Je serais bien redescendu pour discuter un moment avec
eux mais y a plus important à l’heure actuelle, ma fille. Elle aussi a sûrement
envie de discuter avec moi, je lui dois 17 ans de dialogues et d’amour, alors
pas question que je perde une seconde de plus.

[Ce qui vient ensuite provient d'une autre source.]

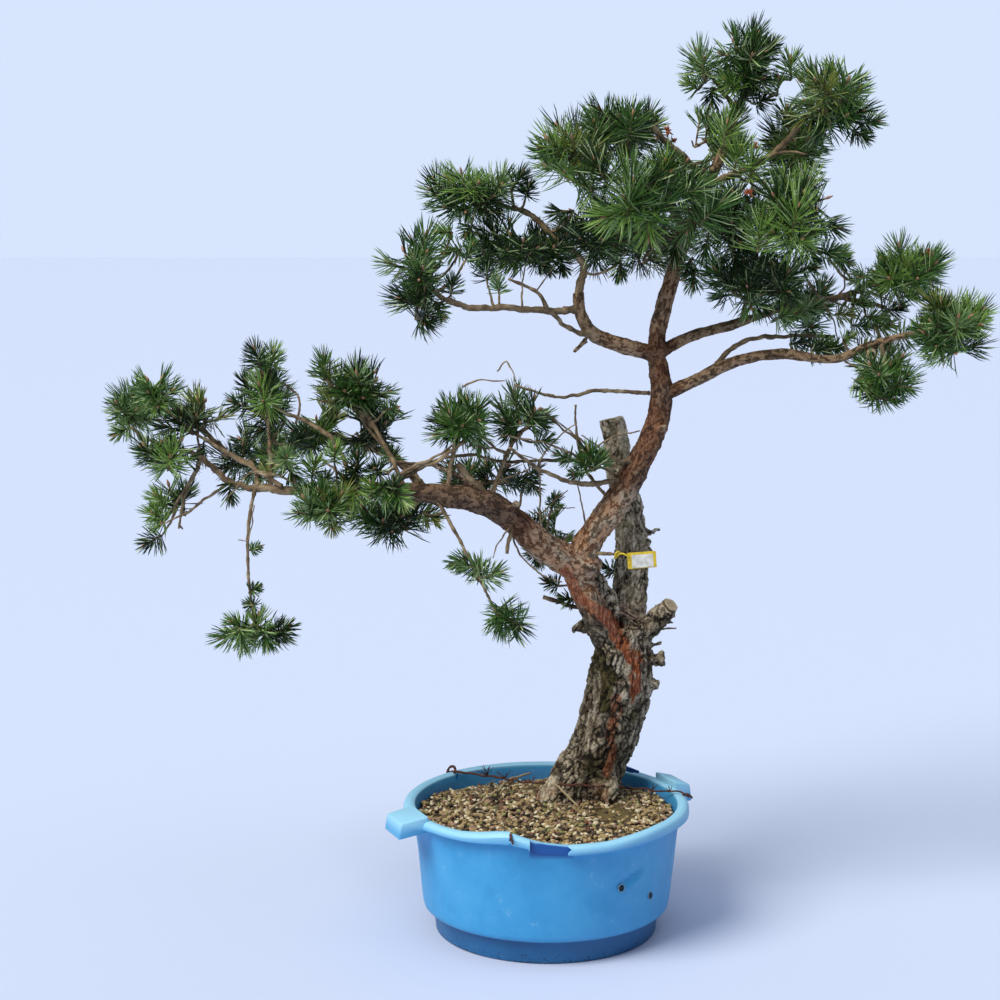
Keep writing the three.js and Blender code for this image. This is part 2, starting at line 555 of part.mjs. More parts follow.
const grown = planned.map(({ mass, stemLine, twigs }) => {
  const own = (other) => other.owner === mass.name;
  const kept = twigs.filter((tuft) => {
    const lengths = twigLengths(tuft, mass.name);
    const clear = lengths.every((length) => !meetsAny(length, woodLengths, needle.room, own));
    if (clear) woodLengths.push(...lengths);
    return clear;
  });
  return { mass, stemLine, kept };
});

const needleLengths = [];
for (const { mass, stemLine, kept } of grown) {
  const limb = limbs.find((other) => other.name === mass.limb);
  const random = seeded(mass.count * 31 + Math.round(mass.turn * 10));
  let solid = bentCylinder(stemLine, (t) => sizeAt(stem.sizes, t), stem.sides, stem.steps);
  for (const tuft of kept) {
    const allowed = (blade) => !meetsAny(blade, woodLengths, needle.room, (other) => other.tuft === tuft)
      && !meetsAny(blade, needleLengths, needle.room, (other) => other.owner === tuft);
    const { geometry, needles } = tuftGeometry(tuft, random, allowed);
    needleLengths.push(...needles);
    solid = solid.add(solidOf(geometry));
  }
  addPiece(mass.name, largest(solid.subtract(wholeLimb(limb, gap))), colours.needles, 0.8);
}

addPiece("tag", tagSolid(), colours.tag, 0.5);

export default group;
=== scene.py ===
# A Scots pine grown as a bonsai, standing in a round plastic tub of grit.
# The tables are in millimetres, as in the CAD source, and meshes are made in metres.
import math

import bpy
import numpy as np
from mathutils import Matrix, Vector
from numpy.linalg import norm


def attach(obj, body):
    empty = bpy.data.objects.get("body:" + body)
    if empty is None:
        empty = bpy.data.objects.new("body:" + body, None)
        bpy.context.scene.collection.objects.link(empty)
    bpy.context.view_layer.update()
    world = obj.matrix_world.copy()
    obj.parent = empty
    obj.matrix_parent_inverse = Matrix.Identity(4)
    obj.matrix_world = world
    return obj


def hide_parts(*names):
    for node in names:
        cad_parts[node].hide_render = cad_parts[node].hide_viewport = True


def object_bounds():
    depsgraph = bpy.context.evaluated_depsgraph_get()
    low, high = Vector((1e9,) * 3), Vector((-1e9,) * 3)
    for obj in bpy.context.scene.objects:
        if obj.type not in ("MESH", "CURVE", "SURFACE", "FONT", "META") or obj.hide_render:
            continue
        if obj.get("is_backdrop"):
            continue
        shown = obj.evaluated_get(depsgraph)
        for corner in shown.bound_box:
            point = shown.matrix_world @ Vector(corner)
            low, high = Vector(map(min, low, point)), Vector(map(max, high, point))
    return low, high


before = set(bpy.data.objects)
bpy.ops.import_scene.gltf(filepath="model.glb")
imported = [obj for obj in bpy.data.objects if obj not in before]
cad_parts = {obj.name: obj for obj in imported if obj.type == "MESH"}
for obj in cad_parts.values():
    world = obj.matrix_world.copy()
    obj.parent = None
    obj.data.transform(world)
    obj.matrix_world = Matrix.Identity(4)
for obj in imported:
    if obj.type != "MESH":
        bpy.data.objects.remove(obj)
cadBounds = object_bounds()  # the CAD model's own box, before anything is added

mm = 0.001
goldenAngle = math.pi * (3 - math.sqrt(5))
soilTop = 176  # the level of the grit
seeds = {"thin limbs": 7, "sprigs": 77, "needles": 21, "buds": 5, "spent flowers": 6, "torn fibres": 8,
         "stones": 33, "ties": 44, "litter": 45}


# Small tools

def linearOf(hexColour):
    channels = [int(hexColour[i:i + 2], 16) / 255 for i in (1, 3, 5)]
    return tuple(c / 12.92 if c <= 0.04045 else ((c + 0.055) / 1.055) ** 2.4 for c in channels) + (1,)


def deselectAll():
    bpy.ops.object.select_all(action="DESELECT")


def selectOnly(*pieces):
    deselectAll()
    for piece in pieces:
        piece.select_set(True)
    bpy.context.view_layer.objects.active = pieces[0]


def editOn(piece):
    selectOnly(piece)
    bpy.ops.object.mode_set(mode="EDIT")


def editOff():
    bpy.ops.object.mode_set(mode="OBJECT")


def newestPiece(name):
    # what an operator has just made, with its place and turn in its mesh
    piece = bpy.context.object
    piece.name = name
    bpy.ops.object.transform_apply(location=True, rotation=True, scale=True)
    return piece


def joinedPieces(name, pieces):
    selectOnly(*pieces)
    bpy.ops.object.join()
    return newestPiece(name)


def applyModifiers(piece):
    selectOnly(piece)
    for modifier in list(piece.modifiers):
        bpy.ops.object.modifier_apply(modifier=modifier.name)


def bevelled(piece, width, segments):
    rounding = piece.modifiers.new("bevel", "BEVEL")
    rounding.width = width * mm
    rounding.segments = segments
    applyModifiers(piece)


def addPiece(name, data):
    piece = bpy.data.objects.new(name, data)
    bpy.context.scene.collection.objects.link(piece)
    return piece


def meshPiece(name, points, faces, material=None, smooth=True):
    # points in millimetres; faces is a list of whole-number arrays, each n by 3 or n by 4
    mesh = bpy.data.meshes.new(name)
    corners = np.concatenate([block.ravel() for block in faces])
    counts = np.concatenate([np.full(len(block), block.shape[1]) for block in faces])
    starts = np.concatenate([[0], np.cumsum(counts)[:-1]])
    mesh.vertices.add(len(points))
    mesh.loops.add(len(corners))
    mesh.polygons.add(len(counts))
    mesh.vertices.foreach_set("co", (np.asarray(points) * mm).astype(np.float32).ravel())
    mesh.loops.foreach_set("vertex_index", corners.astype(np.int32))
    mesh.polygons.foreach_set("loop_start", starts.astype(np.int32))
    mesh.polygons.foreach_set("use_smooth", np.full(len(counts), smooth))
    mesh.update(calc_edges=True)
    if material:
        mesh.materials.append(material)
    return addPiece(name, mesh)


def joinedShapes(shapes):
    # many (points, faces) shapes as one
    points = np.concatenate([shape[0] for shape in shapes])
    shifts = np.cumsum([0] + [len(shape[0]) for shape in shapes[:-1]])
    blocks = {}
    for shape, shift in zip(shapes, shifts):
        for block in shape[1]:
            blocks.setdefault(block.shape[1], []).append(block + shift)
    return points, [np.concatenate(block) for block in blocks.values()]


def repeatedFaces(faces, size, count):
    # the faces of one shape with this many points, for as many of it as there are
    return (faces[None] + (np.arange(count) * size)[:, None, None]).reshape(-1, faces.shape[1])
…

Je démarre ma voiture pour me rendre à l’adresse qu’a
trouvée Yves.
C’est stressé et le cœur battant que je gare devant le
restaurant d’Isabelle. Je le lui concède, elle a dû beaucoup souffrir par ma
faute mais si elle apprenait que tout ceci n’était pas de ma faute, peut-être
qu’elle changerait d’avis, je veux voir mon enfant je ne tiens plus en place
depuis que je sais que je suis père, qu’elle existe, la chair de ma chair, mon
sang.
Et je ne vais pas le nier, j’ai un désir brûlant de
revoir Isabelle.
Comment est-elle 17 ans plus tard ? a-t-elle
changé ?
Quel genre de femme est-elle aujourd’hui ? J’imagine
qu’elle n’a plus rien à voir avec la jeune fille du village, jusqu’à quel point
la vie en ville l’a-t-elle changé ?
Elle tient un restaurant avec son amie. J’en suis si
fier.
Elle a toujours été brave, mon Isabelle.
Je m’avance en prenant un air assuré alors que se
bousculent toutes les émotions à l’intérieur de moi.
C’est un petit restaurant africain modeste. Au loin, on
peut déjà apercevoir, les tables joliment dressés aux nappes de motifs
africains. Bien pensé, apprécié-je.
Au fur et à mesure que je m’approche des voix se font
entendre.
Je reconnais le rire d’Isabelle.
Elle est là.
J’inspire , en prenant une bonne dose de courage et dès
que je foule mon pied à l’intérieur. Les visages se retournent.
Nos regards se croisent.
J’ai à peine dit Bonsoir que s’abat sur mon visage une
chaussure, suivi d’un vase que j’évite de justesse.
C’est Bien ce à quoi ressemble 17 ans de rancœur.